À la suite de Jean-Marc Ayrault dans son intervention liminaire, vous avez souligné, monsieur le vice-président Jacques Gautier, messieurs Robert del Picchia, Joël Guerriau et Jean--Noël Guérini, l’importance d’une Europe de la défense forte et efficace pour faire face à nos défis communs. C’est un sujet qui me tient à cœur, vous vous en doutez.

Cela a été rappelé par Jean-Marc Todeschini, l’Union européenne s’est dernièrement dotée d’une stratégie globale de sécurité qu’il convient maintenant de mettre en œuvre de façon concrète pour disposer des capacités militaires projetables, ce qui renvoie à la nécessité de projets multinationaux ambitieux, mais aussi à la capacité de financer nos opérations communes. La France a présenté, conjointement avec l’Allemagne, des propositions communes de relance de l’Europe de la défense que nous espérons concrétiser au Conseil européen de décembre prochain.

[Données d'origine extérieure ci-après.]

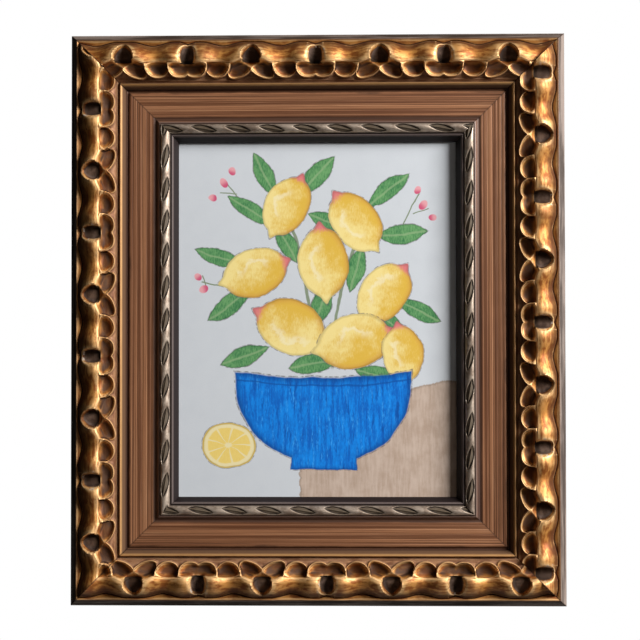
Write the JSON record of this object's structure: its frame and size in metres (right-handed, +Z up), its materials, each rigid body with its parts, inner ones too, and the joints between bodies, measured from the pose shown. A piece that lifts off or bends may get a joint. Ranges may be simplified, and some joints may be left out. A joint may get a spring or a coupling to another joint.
{
  "type": "framed watercolour painting",
  "caption": "Upright picture frame with a carved gilt edge, a stained wood panel and a silvered rope at the sight, round a watercolour on paper, with a hanger on its back.",
  "frame": {"origin": "middle of the rear face of the sawtooth hanger on the back of the top rail, where the wall nail bears", "axes": "+Z up, +X to the right of someone looking at the picture, +Y out of the back towards the wall, so the picture faces -Y"},
  "size_m": [0.488, 0.0428, 0.564],
  "materials": {
    "gilded_moulding": "antique gilt carving with dark toner in its hollows, combed stained panel, silvered rope, bare wood behind",
    "watercolour_paper": "matt paper with transparent watercolour",
    "hardboard": "matt pressed brown board",
    "zinc_steel": "dull zinc plate"
  },
  "bodies": {
    "root": {"rail_top": "gilded_moulding", "rail_bottom": "gilded_moulding", "rail_left": "gilded_moulding", "rail_right": "gilded_moulding", "painting_sheet": "watercolour_paper", "backing_board": "hardboard", "framers_point_left_upper": "zinc_steel", "framers_point_left_lower": "zinc_steel", "framers_point_right_upper": "zinc_steel", "framers_point_right_lower": "zinc_steel", "framers_point_top": "zinc_steel", "framers_point_bottom": "zinc_steel", "sawtooth_hanger": "zinc_steel", "hanger_nail_left": "zinc_steel", "hanger_nail_right": "zinc_steel"}
  },
  "joints": []
}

Madame la présidente, mesdames, messieurs les sénateurs, la France dispose d’un système de décision politique qui lui permet de décider, si nécessaire dans l’urgence, d’opérations extérieures lorsque nos intérêts de sécurité sont en jeu. C’est l’esprit de nos institutions, comme l’a rappelé le vice-président Gautier. Cela ne dispense cependant pas de garantir à la représentation nationale un rôle central.

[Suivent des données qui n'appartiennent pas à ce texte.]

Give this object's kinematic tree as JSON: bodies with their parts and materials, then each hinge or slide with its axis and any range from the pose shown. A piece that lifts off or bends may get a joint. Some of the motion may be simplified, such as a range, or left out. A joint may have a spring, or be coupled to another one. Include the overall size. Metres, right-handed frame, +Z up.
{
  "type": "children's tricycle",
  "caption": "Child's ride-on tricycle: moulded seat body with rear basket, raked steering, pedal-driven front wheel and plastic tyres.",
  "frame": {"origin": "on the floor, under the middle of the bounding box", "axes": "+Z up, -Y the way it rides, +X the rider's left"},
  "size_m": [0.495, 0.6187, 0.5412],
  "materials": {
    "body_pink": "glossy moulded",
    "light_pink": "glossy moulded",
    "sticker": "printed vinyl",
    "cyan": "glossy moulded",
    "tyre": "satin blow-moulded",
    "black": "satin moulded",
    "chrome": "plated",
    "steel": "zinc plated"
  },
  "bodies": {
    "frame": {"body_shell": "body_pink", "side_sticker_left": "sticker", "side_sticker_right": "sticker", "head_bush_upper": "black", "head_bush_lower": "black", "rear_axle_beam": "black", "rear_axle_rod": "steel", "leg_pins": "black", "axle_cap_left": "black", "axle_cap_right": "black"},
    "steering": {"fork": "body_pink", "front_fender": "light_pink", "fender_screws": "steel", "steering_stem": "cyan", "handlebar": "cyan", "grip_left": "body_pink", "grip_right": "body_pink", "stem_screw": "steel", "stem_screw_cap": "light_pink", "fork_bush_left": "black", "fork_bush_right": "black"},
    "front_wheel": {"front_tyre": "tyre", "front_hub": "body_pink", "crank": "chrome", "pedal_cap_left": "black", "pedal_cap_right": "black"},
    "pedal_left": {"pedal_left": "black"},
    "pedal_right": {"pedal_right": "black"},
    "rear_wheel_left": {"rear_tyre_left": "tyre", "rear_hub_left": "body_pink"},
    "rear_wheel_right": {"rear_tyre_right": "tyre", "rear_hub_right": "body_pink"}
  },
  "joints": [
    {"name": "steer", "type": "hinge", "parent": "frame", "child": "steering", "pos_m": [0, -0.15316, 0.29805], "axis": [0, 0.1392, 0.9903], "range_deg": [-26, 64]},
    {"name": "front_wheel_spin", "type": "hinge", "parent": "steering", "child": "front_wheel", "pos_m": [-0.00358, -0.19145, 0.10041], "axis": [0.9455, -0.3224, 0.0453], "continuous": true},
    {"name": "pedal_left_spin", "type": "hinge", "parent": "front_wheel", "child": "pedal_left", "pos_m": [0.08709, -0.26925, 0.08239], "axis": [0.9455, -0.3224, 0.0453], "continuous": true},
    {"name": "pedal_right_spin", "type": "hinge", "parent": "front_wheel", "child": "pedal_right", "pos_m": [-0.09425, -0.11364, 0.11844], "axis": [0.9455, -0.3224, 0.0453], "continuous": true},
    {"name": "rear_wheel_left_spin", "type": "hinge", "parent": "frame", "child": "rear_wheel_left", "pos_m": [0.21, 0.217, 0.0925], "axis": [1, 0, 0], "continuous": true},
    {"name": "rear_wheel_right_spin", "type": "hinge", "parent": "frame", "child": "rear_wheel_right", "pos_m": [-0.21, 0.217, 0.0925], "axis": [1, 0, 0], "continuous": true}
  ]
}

Vous êtes saisis de chaque nouvelle intervention de nos forces armées à l’étranger. Vous adoptez également la programmation militaire, qui détermine le format de nos forces et le contrat opérationnel pluriannuel de nos armées – Jean-Marc Todeschini est revenu sur ces points. Enfin, vous confirmez ces choix structurants par le vote annuel du budget de la défense et le vote pluriannuel de la loi de programmation militaire. Vous êtes les garants de l’adhésion de la nation aux choix politiques et stratégiques qui engagent notre pays. C’est ce qu’a reflété notre débat d’aujourd’hui. Je souhaite, pour ma part, que ce mode d’association de la représentation nationale à nos interventions extérieures se poursuive à l’avenir.